-- Start Stored data --

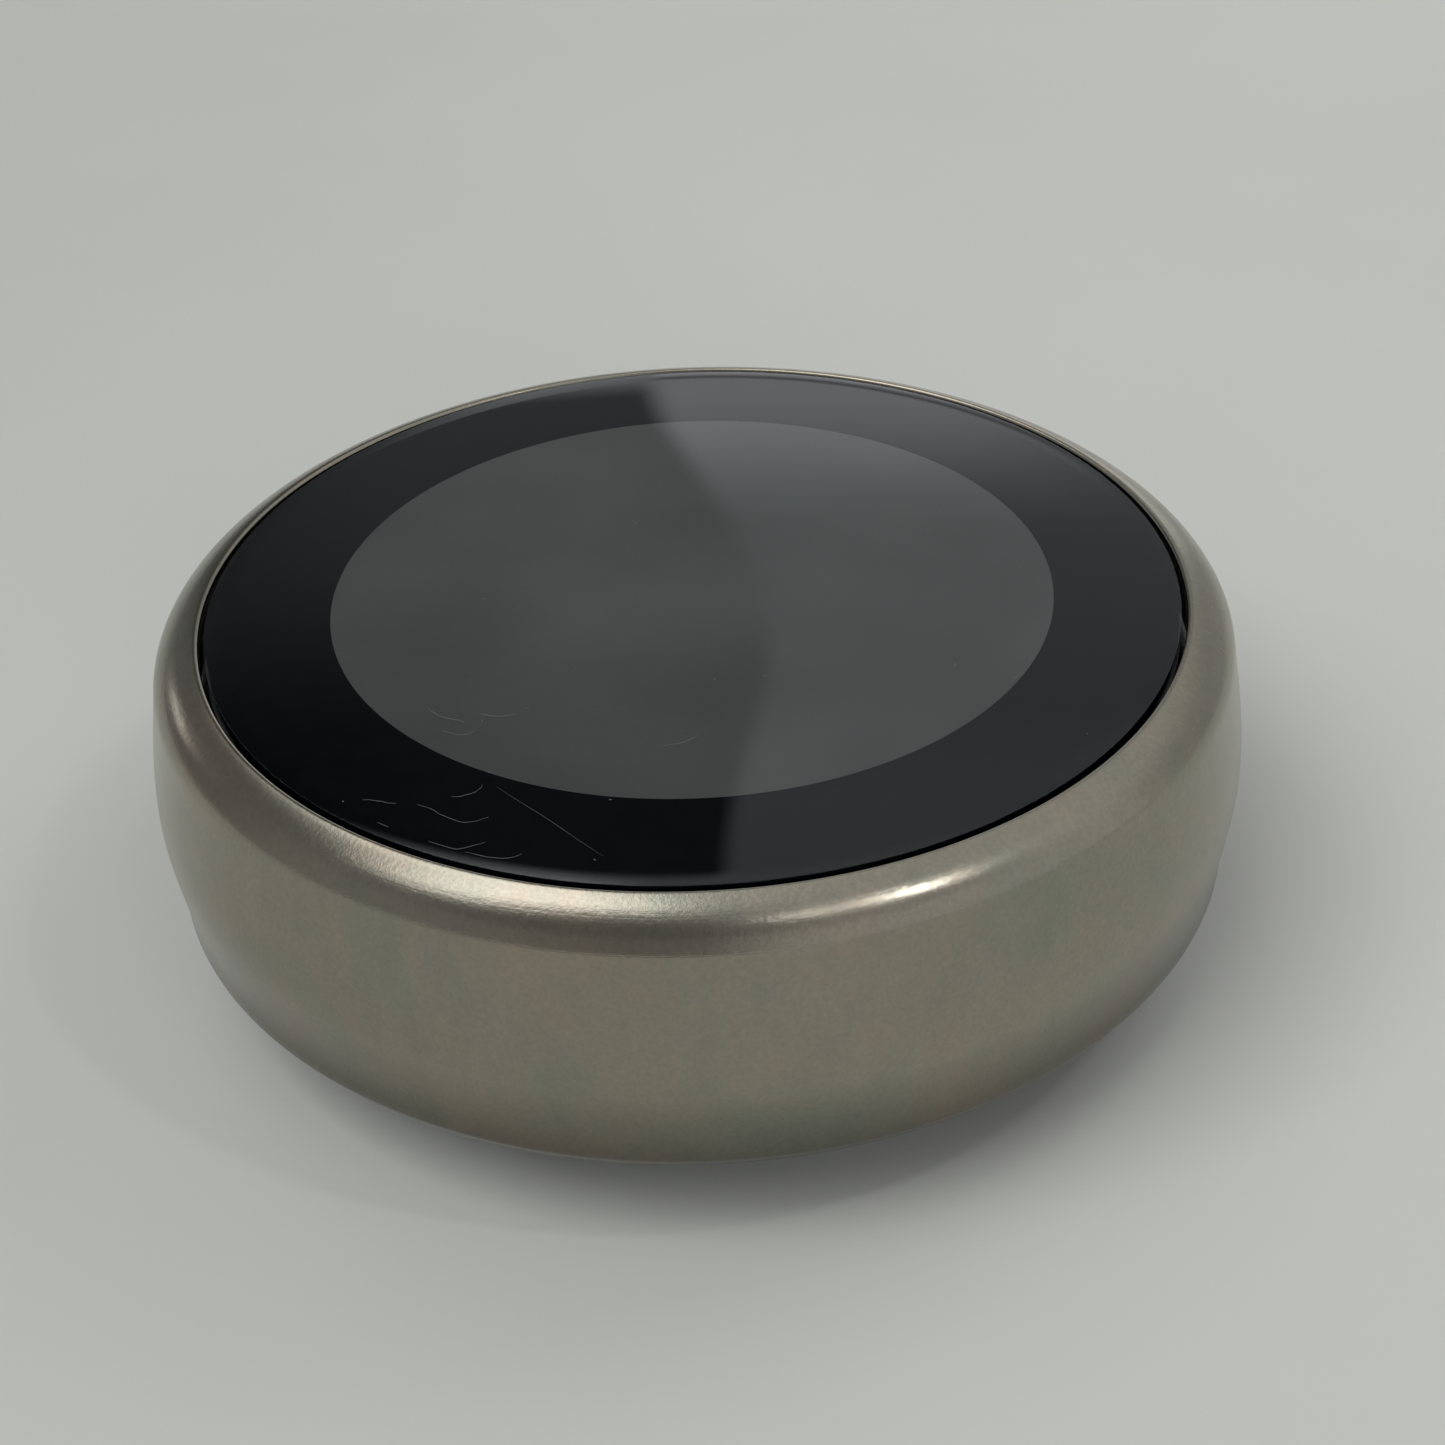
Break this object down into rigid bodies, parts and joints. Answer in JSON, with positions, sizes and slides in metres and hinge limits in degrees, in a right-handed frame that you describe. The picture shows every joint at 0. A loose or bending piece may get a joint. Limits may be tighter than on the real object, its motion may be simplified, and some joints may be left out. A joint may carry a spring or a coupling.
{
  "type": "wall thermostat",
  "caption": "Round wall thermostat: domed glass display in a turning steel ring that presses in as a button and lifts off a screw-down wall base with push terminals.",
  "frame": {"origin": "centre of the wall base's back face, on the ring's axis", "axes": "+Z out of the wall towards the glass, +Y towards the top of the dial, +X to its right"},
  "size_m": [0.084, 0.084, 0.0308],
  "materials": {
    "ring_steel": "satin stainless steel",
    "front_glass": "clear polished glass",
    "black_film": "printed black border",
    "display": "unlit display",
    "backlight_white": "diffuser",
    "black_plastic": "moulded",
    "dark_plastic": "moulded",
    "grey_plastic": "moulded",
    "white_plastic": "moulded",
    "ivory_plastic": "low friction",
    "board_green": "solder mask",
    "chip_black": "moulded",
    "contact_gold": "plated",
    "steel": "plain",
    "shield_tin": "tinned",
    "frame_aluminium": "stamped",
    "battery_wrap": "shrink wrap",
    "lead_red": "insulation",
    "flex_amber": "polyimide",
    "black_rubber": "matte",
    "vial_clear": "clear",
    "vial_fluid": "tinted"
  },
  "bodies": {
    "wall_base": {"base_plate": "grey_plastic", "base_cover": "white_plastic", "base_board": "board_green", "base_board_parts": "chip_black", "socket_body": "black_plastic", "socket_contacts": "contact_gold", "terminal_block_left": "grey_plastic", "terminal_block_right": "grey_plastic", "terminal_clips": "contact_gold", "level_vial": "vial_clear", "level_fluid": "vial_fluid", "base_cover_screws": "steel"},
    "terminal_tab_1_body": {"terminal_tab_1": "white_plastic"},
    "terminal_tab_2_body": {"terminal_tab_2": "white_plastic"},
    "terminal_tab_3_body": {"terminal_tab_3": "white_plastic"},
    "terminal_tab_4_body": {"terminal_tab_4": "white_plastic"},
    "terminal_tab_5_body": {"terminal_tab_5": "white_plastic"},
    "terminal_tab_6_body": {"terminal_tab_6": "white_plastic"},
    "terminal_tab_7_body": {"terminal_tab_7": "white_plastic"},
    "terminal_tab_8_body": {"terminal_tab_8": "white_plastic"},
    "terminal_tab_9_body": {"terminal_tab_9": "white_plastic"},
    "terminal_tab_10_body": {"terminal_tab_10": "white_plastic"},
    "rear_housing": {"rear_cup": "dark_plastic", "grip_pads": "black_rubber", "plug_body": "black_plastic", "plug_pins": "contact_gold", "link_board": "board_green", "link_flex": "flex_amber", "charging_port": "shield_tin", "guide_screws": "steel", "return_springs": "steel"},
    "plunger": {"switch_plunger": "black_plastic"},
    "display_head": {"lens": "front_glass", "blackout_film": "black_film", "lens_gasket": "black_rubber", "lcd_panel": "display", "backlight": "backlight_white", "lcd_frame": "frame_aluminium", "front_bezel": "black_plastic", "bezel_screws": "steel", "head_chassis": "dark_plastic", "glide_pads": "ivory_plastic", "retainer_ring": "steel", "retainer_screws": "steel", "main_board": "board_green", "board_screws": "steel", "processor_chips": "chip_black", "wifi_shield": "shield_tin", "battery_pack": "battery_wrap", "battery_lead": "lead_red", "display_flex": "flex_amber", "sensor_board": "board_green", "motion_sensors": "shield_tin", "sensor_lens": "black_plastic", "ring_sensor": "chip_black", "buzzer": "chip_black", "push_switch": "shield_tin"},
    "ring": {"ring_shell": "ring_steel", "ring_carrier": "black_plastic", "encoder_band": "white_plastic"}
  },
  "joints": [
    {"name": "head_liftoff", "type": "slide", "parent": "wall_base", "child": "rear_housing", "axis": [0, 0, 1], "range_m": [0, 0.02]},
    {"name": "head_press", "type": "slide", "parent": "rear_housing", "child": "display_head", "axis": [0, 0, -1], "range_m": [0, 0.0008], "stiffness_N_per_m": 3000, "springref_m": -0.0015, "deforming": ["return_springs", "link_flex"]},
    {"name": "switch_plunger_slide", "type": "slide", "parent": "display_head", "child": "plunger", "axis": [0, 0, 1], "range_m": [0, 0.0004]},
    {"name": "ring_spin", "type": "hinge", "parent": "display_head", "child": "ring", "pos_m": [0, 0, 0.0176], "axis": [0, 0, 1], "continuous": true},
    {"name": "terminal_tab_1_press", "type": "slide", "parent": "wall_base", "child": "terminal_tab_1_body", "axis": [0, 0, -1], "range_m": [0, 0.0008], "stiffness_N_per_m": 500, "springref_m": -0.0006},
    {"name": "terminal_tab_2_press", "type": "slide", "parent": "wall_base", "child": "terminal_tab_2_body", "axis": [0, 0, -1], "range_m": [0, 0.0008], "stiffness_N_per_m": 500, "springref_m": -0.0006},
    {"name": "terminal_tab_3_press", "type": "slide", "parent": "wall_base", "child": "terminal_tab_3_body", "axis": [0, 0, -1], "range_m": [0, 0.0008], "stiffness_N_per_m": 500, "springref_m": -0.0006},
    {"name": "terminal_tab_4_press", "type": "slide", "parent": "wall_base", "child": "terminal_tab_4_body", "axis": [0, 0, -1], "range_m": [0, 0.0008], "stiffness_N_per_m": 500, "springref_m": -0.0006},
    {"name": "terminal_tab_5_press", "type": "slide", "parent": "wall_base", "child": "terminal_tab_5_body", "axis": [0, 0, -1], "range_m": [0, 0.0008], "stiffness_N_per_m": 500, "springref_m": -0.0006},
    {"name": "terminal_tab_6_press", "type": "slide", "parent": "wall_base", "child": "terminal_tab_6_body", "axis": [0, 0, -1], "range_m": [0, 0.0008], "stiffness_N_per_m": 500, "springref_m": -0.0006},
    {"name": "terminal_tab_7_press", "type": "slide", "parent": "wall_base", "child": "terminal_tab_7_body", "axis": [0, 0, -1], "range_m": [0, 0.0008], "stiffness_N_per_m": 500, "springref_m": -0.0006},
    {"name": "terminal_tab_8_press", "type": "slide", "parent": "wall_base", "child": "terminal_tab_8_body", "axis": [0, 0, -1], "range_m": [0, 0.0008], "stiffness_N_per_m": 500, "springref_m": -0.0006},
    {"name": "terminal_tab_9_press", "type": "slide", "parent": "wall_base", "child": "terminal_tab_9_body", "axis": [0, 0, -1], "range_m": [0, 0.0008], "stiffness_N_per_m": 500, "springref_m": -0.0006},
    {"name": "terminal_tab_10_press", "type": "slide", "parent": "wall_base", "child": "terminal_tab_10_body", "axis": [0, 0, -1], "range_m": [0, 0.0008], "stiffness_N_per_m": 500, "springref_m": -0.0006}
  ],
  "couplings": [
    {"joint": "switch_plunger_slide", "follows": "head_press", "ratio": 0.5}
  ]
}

-- End Stored data --

## Objective
Using the listing above, reproduce each line without omission.

## Answer below
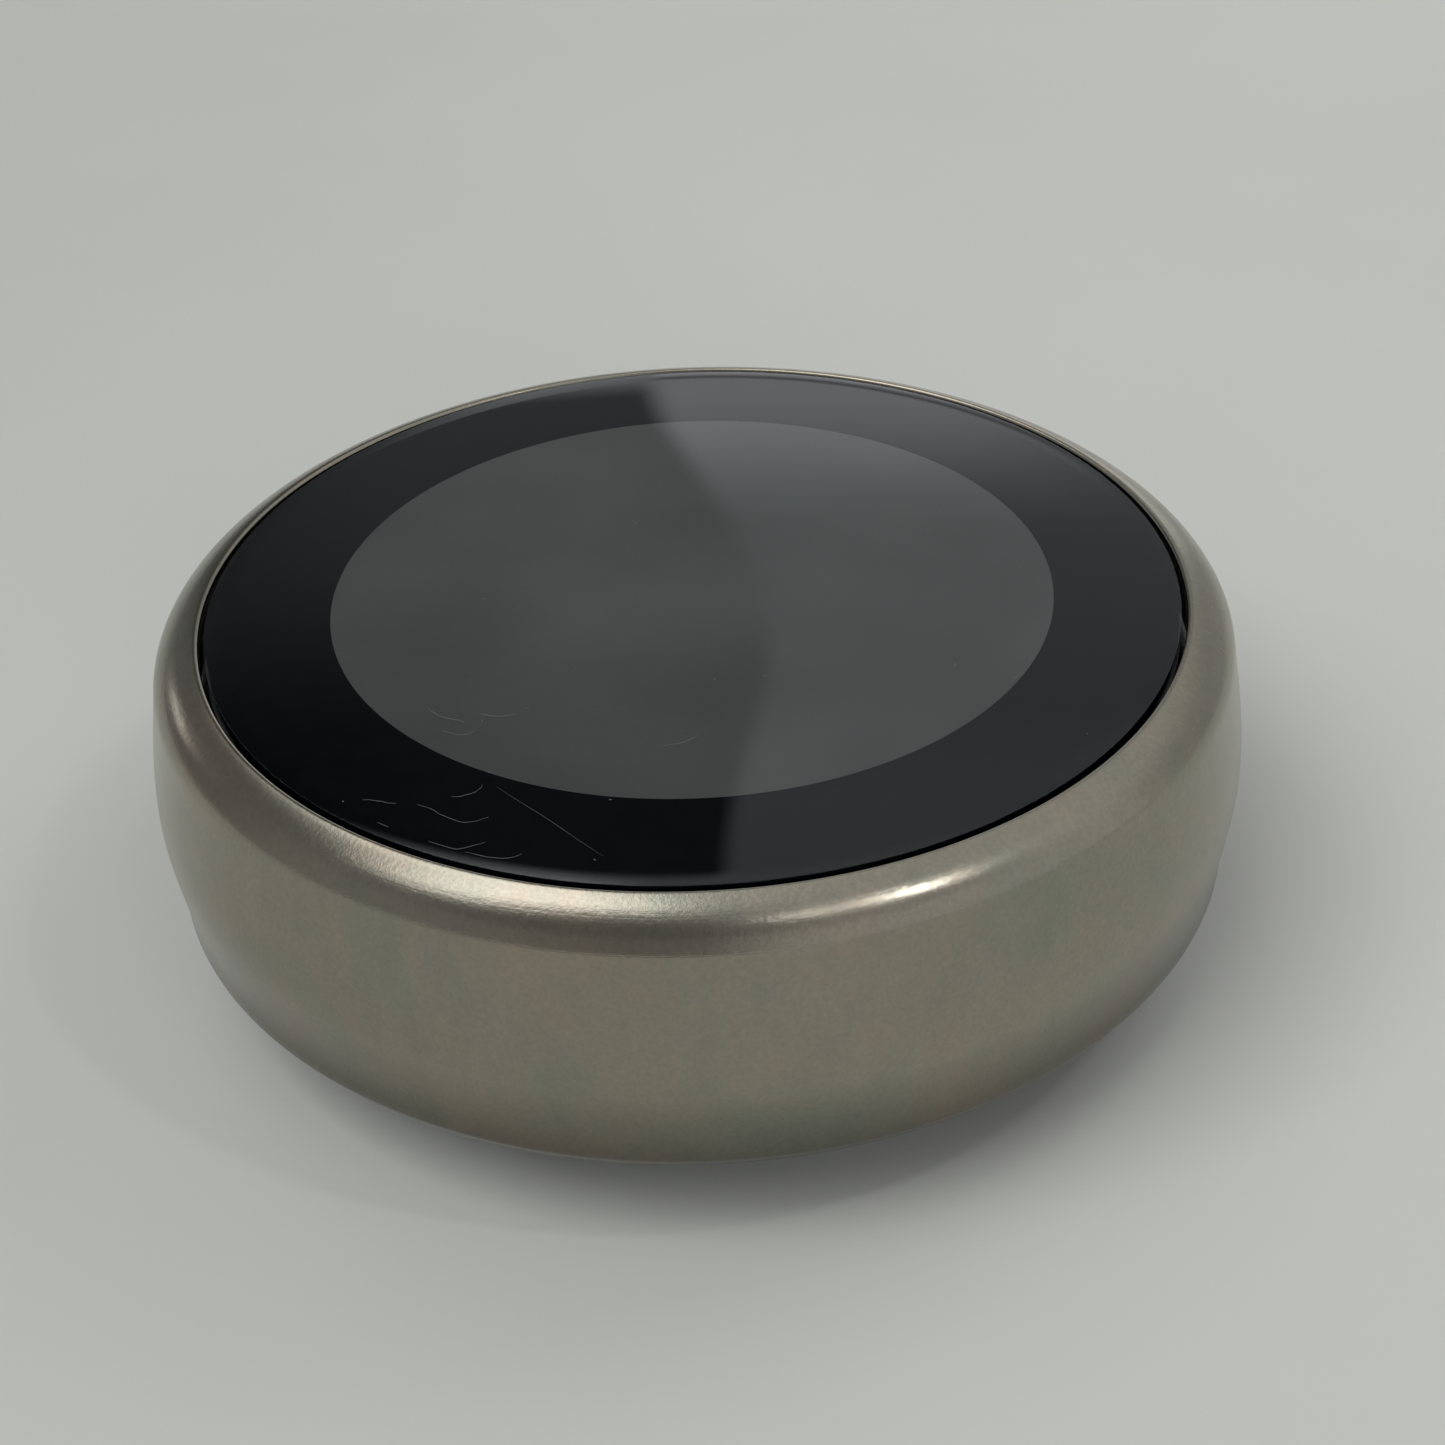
Break this object down into rigid bodies, parts and joints. Answer in JSON, with positions, sizes and slides in metres and hinge limits in degrees, in a right-handed frame that you describe. The picture shows every joint at 0. A loose or bending piece may get a joint. Limits may be tighter than on the real object, its motion may be simplified, and some joints may be left out. A joint may carry a spring or a coupling.
{
  "type": "wall thermostat",
  "caption": "Round wall thermostat: domed glass display in a turning steel ring that presses in as a button and lifts off a screw-down wall base with push terminals.",
  "frame": {"origin": "centre of the wall base's back face, on the ring's axis", "axes": "+Z out of the wall towards the glass, +Y towards the top of the dial, +X to its right"},
  "size_m": [0.084, 0.084, 0.0308],
  "materials": {
    "ring_steel": "satin stainless steel",
    "front_glass": "clear polished glass",
    "black_film": "printed black border",
    "display": "unlit display",
    "backlight_white": "diffuser",
    "black_plastic": "moulded",
    "dark_plastic": "moulded",
    "grey_plastic": "moulded",
    "white_plastic": "moulded",
    "ivory_plastic": "low friction",
    "board_green": "solder mask",
    "chip_black": "moulded",
    "contact_gold": "plated",
    "steel": "plain",
    "shield_tin": "tinned",
    "frame_aluminium": "stamped",
    "battery_wrap": "shrink wrap",
    "lead_red": "insulation",
    "flex_amber": "polyimide",
    "black_rubber": "matte",
    "vial_clear": "clear",
    "vial_fluid": "tinted"
  },
  "bodies": {
    "wall_base": {"base_plate": "grey_plastic", "base_cover": "white_plastic", "base_board": "board_green", "base_board_parts": "chip_black", "socket_body": "black_plastic", "socket_contacts": "contact_gold", "terminal_block_left": "grey_plastic", "terminal_block_right": "grey_plastic", "terminal_clips": "contact_gold", "level_vial": "vial_clear", "level_fluid": "vial_fluid", "base_cover_screws": "steel"},
    "terminal_tab_1_body": {"terminal_tab_1": "white_plastic"},
    "terminal_tab_2_body": {"terminal_tab_2": "white_plastic"},
    "terminal_tab_3_body": {"terminal_tab_3": "white_plastic"},
    "terminal_tab_4_body": {"terminal_tab_4": "white_plastic"},
    "terminal_tab_5_body": {"terminal_tab_5": "white_plastic"},
    "terminal_tab_6_body": {"terminal_tab_6": "white_plastic"},
    "terminal_tab_7_body": {"terminal_tab_7": "white_plastic"},
    "terminal_tab_8_body": {"terminal_tab_8": "white_plastic"},
    "terminal_tab_9_body": {"terminal_tab_9": "white_plastic"},
    "terminal_tab_10_body": {"terminal_tab_10": "white_plastic"},
    "rear_housing": {"rear_cup": "dark_plastic", "grip_pads": "black_rubber", "plug_body": "black_plastic", "plug_pins": "contact_gold", "link_board": "board_green", "link_flex": "flex_amber", "charging_port": "shield_tin", "guide_screws": "steel", "return_springs": "steel"},
    "plunger": {"switch_plunger": "black_plastic"},
    "display_head": {"lens": "front_glass", "blackout_film": "black_film", "lens_gasket": "black_rubber", "lcd_panel": "display", "backlight": "backlight_white", "lcd_frame": "frame_aluminium", "front_bezel": "black_plastic", "bezel_screws": "steel", "head_chassis": "dark_plastic", "glide_pads": "ivory_plastic", "retainer_ring": "steel", "retainer_screws": "steel", "main_board": "board_green", "board_screws": "steel", "processor_chips": "chip_black", "wifi_shield": "shield_tin", "battery_pack": "battery_wrap", "battery_lead": "lead_red", "display_flex": "flex_amber", "sensor_board": "board_green", "motion_sensors": "shield_tin", "sensor_lens": "black_plastic", "ring_sensor": "chip_black", "buzzer": "chip_black", "push_switch": "shield_tin"},
    "ring": {"ring_shell": "ring_steel", "ring_carrier": "black_plastic", "encoder_band": "white_plastic"}
  },
  "joints": [
    {"name": "head_liftoff", "type": "slide", "parent": "wall_base", "child": "rear_housing", "axis": [0, 0, 1], "range_m": [0, 0.02]},
    {"name": "head_press", "type": "slide", "parent": "rear_housing", "child": "display_head", "axis": [0, 0, -1], "range_m": [0, 0.0008], "stiffness_N_per_m": 3000, "springref_m": -0.0015, "deforming": ["return_springs", "link_flex"]},
    {"name": "switch_plunger_slide", "type": "slide", "parent": "display_head", "child": "plunger", "axis": [0, 0, 1], "range_m": [0, 0.0004]},
    {"name": "ring_spin", "type": "hinge", "parent": "display_head", "child": "ring", "pos_m": [0, 0, 0.0176], "axis": [0, 0, 1], "continuous": true},
    {"name": "terminal_tab_1_press", "type": "slide", "parent": "wall_base", "child": "terminal_tab_1_body", "axis": [0, 0, -1], "range_m": [0, 0.0008], "stiffness_N_per_m": 500, "springref_m": -0.0006},
    {"name": "terminal_tab_2_press", "type": "slide", "parent": "wall_base", "child": "terminal_tab_2_body", "axis": [0, 0, -1], "range_m": [0, 0.0008], "stiffness_N_per_m": 500, "springref_m": -0.0006},
    {"name": "terminal_tab_3_press", "type": "slide", "parent": "wall_base", "child": "terminal_tab_3_body", "axis": [0, 0, -1], "range_m": [0, 0.0008], "stiffness_N_per_m": 500, "springref_m": -0.0006},
    {"name": "terminal_tab_4_press", "type": "slide", "parent": "wall_base", "child": "terminal_tab_4_body", "axis": [0, 0, -1], "range_m": [0, 0.0008], "stiffness_N_per_m": 500, "springref_m": -0.0006},
    {"name": "terminal_tab_5_press", "type": "slide", "parent": "wall_base", "child": "terminal_tab_5_body", "axis": [0, 0, -1], "range_m": [0, 0.0008], "stiffness_N_per_m": 500, "springref_m": -0.0006},
    {"name": "terminal_tab_6_press", "type": "slide", "parent": "wall_base", "child": "terminal_tab_6_body", "axis": [0, 0, -1], "range_m": [0, 0.0008], "stiffness_N_per_m": 500, "springref_m": -0.0006},
    {"name": "terminal_tab_7_press", "type": "slide", "parent": "wall_base", "child": "terminal_tab_7_body", "axis": [0, 0, -1], "range_m": [0, 0.0008], "stiffness_N_per_m": 500, "springref_m": -0.0006},
    {"name": "terminal_tab_8_press", "type": "slide", "parent": "wall_base", "child": "terminal_tab_8_body", "axis": [0, 0, -1], "range_m": [0, 0.0008], "stiffness_N_per_m": 500, "springref_m": -0.0006},
    {"name": "terminal_tab_9_press", "type": "slide", "parent": "wall_base", "child": "terminal_tab_9_body", "axis": [0, 0, -1], "range_m": [0, 0.0008], "stiffness_N_per_m": 500, "springref_m": -0.0006},
    {"name": "terminal_tab_10_press", "type": "slide", "parent": "wall_base", "child": "terminal_tab_10_body", "axis": [0, 0, -1], "range_m": [0, 0.0008], "stiffness_N_per_m": 500, "springref_m": -0.0006}
  ],
  "couplings": [
    {"joint": "switch_plunger_slide", "follows": "head_press", "ratio": 0.5}
  ]
}